Memorial Hall (informally referred to as MemAud), was built in 1937 to commemorate those students and faculty from Stanford University who died in World War I. Designed by Arthur Brown, Jr. in conjunction with Bakewell and Weihe, construction of the building was funded primarily through student contributions. Prominent features of the building include a great central arched entry, large arched entries on the sides, covered colonnades on the sides, bare wall surfaces in rectangular segments, and a red tile roof typical of many Stanford buildings.
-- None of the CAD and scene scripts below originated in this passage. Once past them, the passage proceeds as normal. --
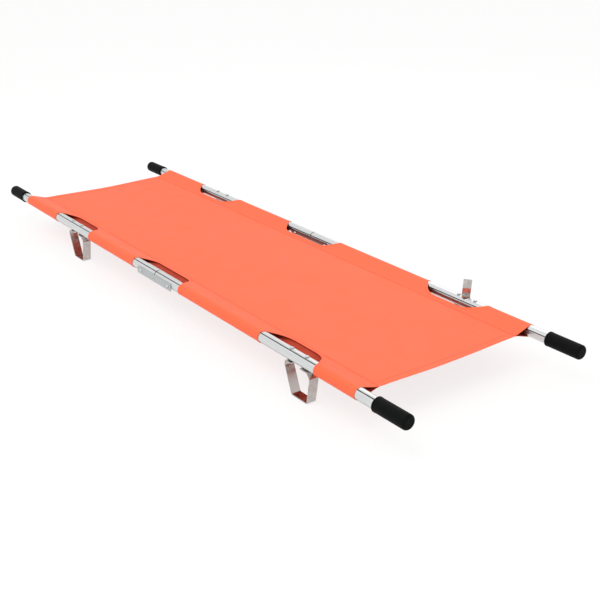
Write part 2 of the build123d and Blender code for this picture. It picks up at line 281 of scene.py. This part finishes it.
dress(grip_rubber, [f"{corner}_grip" for corner in CORNERS])


# HINGES
# In the middle of each rail a folded aluminium channel carries both tubes, each on its own pin.
# Each pin is a zinc-plated steel rivet with a domed head at each end.
# Brushed aluminium sheet: greyer than the tubes, with short bright scratches along its length.
# The brush lines are about 0.1 mm apart, and are drawn at 0.4 mm so that they show.
brushed_channel = rolled_metal(
    "brushed_aluminium_sheet", "#A9ACAD", "#C6C9CA", roughness=0.36,
    line_width=0.4 * MM, line_depth=0.03 * MM, anisotropy=0.4)
dress(brushed_channel, [f"{side}_hinge_channel" for side in ("front", "back")])

# Zinc-plated steel: cool light grey, slightly cloudy from the bath, and softly bright.
zinc_plate, tree = new_material("zinc_plated_steel")
cloud = add_node(tree, "ShaderNodeTexNoise", {"Scale": 1 / (5 * MM), "Detail": 3.0})
tint = add_node(tree, "ShaderNodeValToRGB", {"Fac": cloud.outputs["Fac"]})
tint.color_ramp.elements[0].position = 0.3
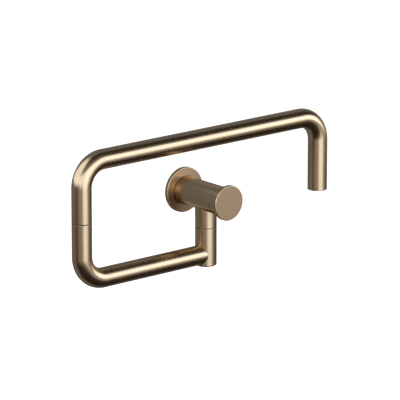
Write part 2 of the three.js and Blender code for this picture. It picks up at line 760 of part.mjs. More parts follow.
function swivelPin() {
  const pinTop = stubEnd + PIN_SOCKET - FIT;
  const pinBottom = pinClipBottom - FIT - PIN_TIP;
  const pinBoreR = PIN_NECK_R - CLIP_BITE - PIN_WALL;
  const pin = turned([
    [pinBoreR, pinBottom],
    [PIN_NECK_R, pinBottom],
    ...groove(PIN_NECK_R, CLIP_BITE, pinClipBottom - FIT, pinClipTop + FIT),
    [PIN_NECK_R, journalEnd],
    [PIN_R, journalEnd],
    ...sealGroove(PIN_R, hubTop - PIN_SEAL_2),
    ...sealGroove(PIN_R, hubTop - PIN_SEAL_1),
    [PIN_R, pinTop],
    [pinBoreR, pinTop],
  ]);
  add(swivel, "swivel_pin", pin, RAW_BRASS);
  add(swivel, "swivel_seal_1", sealOn(PIN_R, hubTop - PIN_SEAL_1), RUBBER);
  add(swivel, "swivel_seal_2", sealOn(PIN_R, hubTop - PIN_SEAL_2), RUBBER);

  const washer = ring(PIN_NECK_R + FIT, chamberR - SEAM, washerTop - WASHER_T, washerTop);
  add(swivel, "swivel_washer", washer, STAINLESS);
  add(swivel, "swivel_clip", clip(PIN_NECK_R, pinClipBottom), STAINLESS);
}

function hub() {
  const glideFloor = hubTop - GLIDE_T - SEAM / 2;
  const edgeMiddle = HUB_EDGE * (1 - Math.SQRT1_2);
  const skin = turned(
    [
      [chamberR, hubBottom],
      [stubR - HUB_EDGE, hubBottom],
      [stubR - edgeMiddle, hubBottom + edgeMiddle],
      [stubR, hubBottom + HUB_EDGE],
      [stubR, hubTop],
      [stubR - GLIDE_LIP, hubTop],
      [stubR - GLIDE_LIP, glideFloor],
      [PIN_R + FIT, glideFloor],
      [PIN_R + FIT, webTop],
      [PIN_NECK_R + FIT, webTop],
      [PIN_NECK_R + FIT, webBottom],
      [chamberR, webBottom],
    ],
    VISIBLE_SIDES,
  );
  const portR = TUBE_R - TUBE_WALL - PORT_WALL;
  const port = rod(portR, 0, stubR + OVER).rotate([0, 0, 90]).translate([0, -LOWER_DROP, 0]);
  add(swivel, "hub", skin.subtract(port), BRUSHED_BRONZE);

  const glideR = stubR - GLIDE_LIP - FIT;
  const glide = ring(glideR - GLIDE_WIDTH, glideR, glideFloor + FIT, stubEnd - FIT);
  add(swivel, "swivel_glide_ring", glide, GLIDE_PLASTIC);

  const plugR = chamberR - FIT;
  const plugBottom = hubBottom + FIT;
  const plugTop = plugBottom + PLUG_T;
  const plugSeal = (plugTop + plugBottom) / 2;
  const plug = turned([
    [0, plugBottom],
    [plugR, plugBottom],
    ...sealGroove(plugR, plugSeal, PLUG_SEAL_SECTION),
    [plugR, plugTop],
    [0, plugTop],
  ]).subtract(hexagon(PLUG_KEY_FLAT_R, plugBottom - OVER, plugBottom + PLUG_KEY_DEPTH));
  add(swivel, "hub_plug", plug, BRUSHED_BRONZE);
  add(swivel, "hub_plug_seal", sealOn(plugR, plugSeal, PLUG_SEAL_SECTION), RUBBER);
}

// ---- Arms ---------------------------------------------------------------------------------------

const tubeInner = TUBE_R - TUBE_WALL;
const elbowSeam = ELBOW_RISE - LOWER_DROP;

function armTubes() {
  const lower = bentTube(
    [
      new THREE.Vector3(0, 0, -LOWER_DROP),
      new THREE.Vector3(-LOWER_REACH, 0, -LOWER_DROP),
      new THREE.Vector3(-LOWER_REACH, 0, elbowSeam - SEAM / 2),
    ],
    TUBE_R,
    tubeInner,
    TUBE_SIDES,
  );
  const reach = TUBE_R + OVER;
  const saddle = rod(stubR + FIT, -LOWER_DROP - reach, -LOWER_DROP + reach, VISIBLE_SIDES);
  add(arms, "lower_arm_tube", lower.subtract(saddle.rotate([90, 0, 0])), BRUSHED_BRONZE);

  const upper = bentTube(
    [
      new THREE.Vector3(-LOWER_REACH, 0, elbowSeam + SEAM / 2),
      new THREE.Vector3(-LOWER_REACH, 0, upperArmZ),
      new THREE.Vector3(spoutX, 0, upperArmZ),
      new THREE.Vector3(spoutX, 0, upperArmZ - SPOUT_DROP),
    ],
    TUBE_R,
    tubeInner,
    TUBE_SIDES,
  );
  add(arms, "upper_arm_tube", upper, BRUSHED_BRONZE);
}

// ---- Elbow swivel -------------------------------------------------------------------------------

function elbowSwivel() {
  const insertR = tubeInner - FIT;
  const journalR = insertR - SOCKET_WALL - FIT;
  const waterwayR = journalR - sealDepth(SEAL_SECTION) - ELBOW_WALL;
  const glideBottom = elbowSeam - ELBOW_GLIDE_T / 2;
  const glideTop = glideBottom + ELBOW_GLIDE_T;
  const baseTop = glideBottom - FIT;
  const socketBottom = glideTop + FIT;
  const socketTop = socketBottom + SOCKET_LENGTH;
  const clipBottom = socketTop + FIT;
  const clipTop = clipBottom + CLIP_T;
  const spigotTop = clipTop + FIT + ELBOW_TIP;
  const spigot = turned([
    [waterwayR, baseTop - ELBOW_BASE],
    [insertR, baseTop - ELBOW_BASE],
    [insertR, baseTop],
    [journalR, baseTop],
    ...sealGroove(journalR, glideTop + ELBOW_SEAL_1),
    ...sealGroove(journalR, glideTop + ELBOW_SEAL_2),
    ...groove(journalR, CLIP_BITE, clipBottom - FIT, clipTop + FIT),
    [journalR, spigotTop],
    [waterwayR, spigotTop],
  ]);
  add(elbow, "elbow_spigot", spigot, RAW_BRASS);
  add(elbow, "elbow_seal_1", sealOn(journalR, glideTop + ELBOW_SEAL_1), RUBBER);
  add(elbow, "elbow_seal_2", sealOn(journalR, glideTop + ELBOW_SEAL_2), RUBBER);
  add(elbow, "elbow_clip", clip(journalR, clipBottom), STAINLESS);

  const boreR = journalR + FIT;
  add(elbow, "elbow_socket", ring(boreR, insertR, socketBottom, socketTop), RAW_BRASS);
  add(elbow, "elbow_glide_ring", ring(boreR, insertR, glideBottom, glideTop), GLIDE_PLASTIC);
}

// ---- Spout end ----------------------------------------------------------------------------------

function spoutEnd() {
  const insertR = tubeInner - FIT;
  const threadR = insertR - INSERT_WALL;
  const insertBottom = MOUTH_RECESS;
  const aeratorBottom = insertBottom + AERATOR_RECESS;
  const aeratorTop = aeratorBottom + AERATOR_LENGTH;
  const sealBottom = aeratorTop + FIT;
  const lipBottom = sealBottom + AERATOR_SEAL_T + FIT;
  const insert = turned([
    [threadR, insertBottom],
    [insertR, insertBottom],
    [insertR, lipBottom + INSERT_LIP_T],
    [threadR - INSERT_LIP, lipBottom + INSERT_LIP_T],
    [threadR - INSERT_LIP, lipBottom],
    [threadR, lipBottom],
  ]);
  add(spout, "outlet_insert", insert, RAW_BRASS);

  const aeratorR = threadR - FIT;
  const inner = aeratorR - AERATOR_WALL;
  const housing = turned([
    [inner - AERATOR_LIP, aeratorBottom],
    [aeratorR, aeratorBottom],
    [aeratorR, aeratorTop],
    [inner, aeratorTop],
    [inner, aeratorBottom + AERATOR_LIP_T],
    [inner - AERATOR_LIP, aeratorBottom + AERATOR_LIP_T],
  ]);
  add(spout, "aerator_housing", housing, BRUSHED_BRONZE);

  const gridBottom = aeratorBottom + AERATOR_LIP_T + FIT;
  const grid = drilled(inner - FIT, GRID_HOLE_R, 2, gridBottom, gridBottom + GRID_T);
  add(spout, "aerator_grid", grid, PALE_PLASTIC);

  const diffuserBottom = gridBottom + GRID_T + FIT;
  const diffuserTop = diffuserBottom + DIFFUSER_T;
  const diffuser = drilled(inner - FIT, DIFFUSER_HOLE_R, 1, diffuserBottom, diffuserTop);
  add(spout, "aerator_diffuser", diffuser, PALE_PLASTIC);

  const sealRing = ring(threadR - INSERT_LIP, aeratorR, sealBottom, sealBottom + AERATOR_SEAL_T);
  add(spout, "aerator_seal", sealRing, RUBBER);
}

wallFlange();
wallConnector();
valveBody();
cartridge();
spindle();
knob();
swivelPin();
hub();
armTubes();
elbowSwivel();
spoutEnd();

export default potFiller;
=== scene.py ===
"""The looks of a wall mounted pot filler in satin bronze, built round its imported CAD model."""

import json
import math

import bmesh
import bpy
import numpy as np
from mathutils import Matrix, Vector

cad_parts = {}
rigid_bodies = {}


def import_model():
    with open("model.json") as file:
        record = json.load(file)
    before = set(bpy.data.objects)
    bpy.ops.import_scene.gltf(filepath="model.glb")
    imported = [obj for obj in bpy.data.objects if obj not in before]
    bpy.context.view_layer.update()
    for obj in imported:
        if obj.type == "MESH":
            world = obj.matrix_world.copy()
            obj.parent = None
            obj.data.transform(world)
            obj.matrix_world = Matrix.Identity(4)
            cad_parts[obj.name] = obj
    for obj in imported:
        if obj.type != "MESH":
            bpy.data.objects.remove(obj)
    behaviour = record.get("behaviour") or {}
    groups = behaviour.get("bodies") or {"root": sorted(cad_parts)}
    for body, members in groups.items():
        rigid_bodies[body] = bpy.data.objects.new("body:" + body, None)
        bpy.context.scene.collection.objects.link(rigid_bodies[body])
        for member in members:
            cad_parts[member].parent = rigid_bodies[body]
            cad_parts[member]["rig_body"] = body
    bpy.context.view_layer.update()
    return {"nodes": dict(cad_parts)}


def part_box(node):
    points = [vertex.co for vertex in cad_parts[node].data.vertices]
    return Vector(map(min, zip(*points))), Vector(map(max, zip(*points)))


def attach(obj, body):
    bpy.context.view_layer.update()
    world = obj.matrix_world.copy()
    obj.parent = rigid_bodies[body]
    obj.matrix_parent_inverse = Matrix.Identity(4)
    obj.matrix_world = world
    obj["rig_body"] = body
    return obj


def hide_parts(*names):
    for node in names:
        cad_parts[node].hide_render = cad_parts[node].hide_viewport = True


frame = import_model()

MM = 0.001  # lengths of the object are in millimetres here, and meshes in metres

# ---- Dimensions of the object, as in the CAD model ----------------------------------------------

FIT = 0.3
SEAM = 0.4
SEAM_SHOWN = 0.8  # between the arms: shade widens the line a little
HUB_SEAM_WIDER = 0.1  # how far stub and hub each stand back for the same reason

TUBE_R = 11.0
TUBE_INNER = 9.5
BEND_R = 28.0
ARMS_Y = -39.7
LOWER_Z = -65.4
UPPER_Z = 65.9
ELBOW_X = -173.4
ELBOW_Z = 0.4
SPOUT_X = 163.9
SPOUT_Z = -19.8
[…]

In addition to containing a main auditorium with 1,700 seats (Memorial Auditorium proper), it also houses the drama department; Pigott Theater, a "little" theater with 200 seats; and Prosser Studio Theater, which seats 60. Some modifications to the auditorium's facade were made in 1997 by Sebastian and Associates, including new entry stairs, terrace, and accessibility ramp. Memorial Auditorium, as the largest indoor performance space at Stanford, is the site of performances, major speeches, academic conferences and student activities. Hot Chips, a symposium on hardware chips sponsored by IEEE, is held each summer in MemAud. In terms of student activities, much of New Student Orientation takes place inside the auditorium; Flicks, the Stanford movie service, screens movies in MemAud once every week; and Gaieties, a major part of the Big Game activities, takes place there in the days before the actual game. Major speaker events are commonly held in MemAud because of its size, such as Martin Luther King Jr.'s "The Other America" speech on April 14, 1967, Soviet President Mikhail S. Gorbachev in 1990, and the Dalai Lama's visits in 2005 and 2010.

Hoover Institution

The Hoover Institution on War, Revolution, and Peace is a conservative American public policy institution and research institution that promotes personal and economic liberty, free enterprise, and limited government. Located in Stanford, California, on the campus of Stanford University, it began as a library founded in 1919 by Stanford alumnus Herbert Hoover, before he became President of the United States. The library, known as the Hoover Institution Library and Archives, houses multiple archives related to Hoover, World War I, World War II, and other world-historical events. The Hoover Institution has been a place of scholarship for individuals who previously held high-profile positions in government, such as George Shultz, Condoleezza Rice, Michael Boskin, Edward Lazear, John B. Taylor, Edwin Meese, and Amy Zegart—all Hoover Institution fellows. In 2007, retired U.S. Army General John P. Abizaid, former commander of the U.S. Central Command, was named the Institution's first annual Annenberg Distinguished Visiting Fellow. Former Secretary of Defense General James Mattis served as a research fellow at Hoover before being appointed by the Trump administration.Hoover was ranked as the tenth most influential think tank in the world in 2020 by Academic Influence, and the 22nd of the "Top Think Tanks in the United States" by the Global Go To Think Tank Index Report in 2019 (Think Tanks and Civil Societies Program, University of Pennsylvania).While the Hoover Institution is formally a unit of Stanford University, it has its own board of overseers and less than 2% of its funding come from the university; instead it relies on its own endowment income and gifts.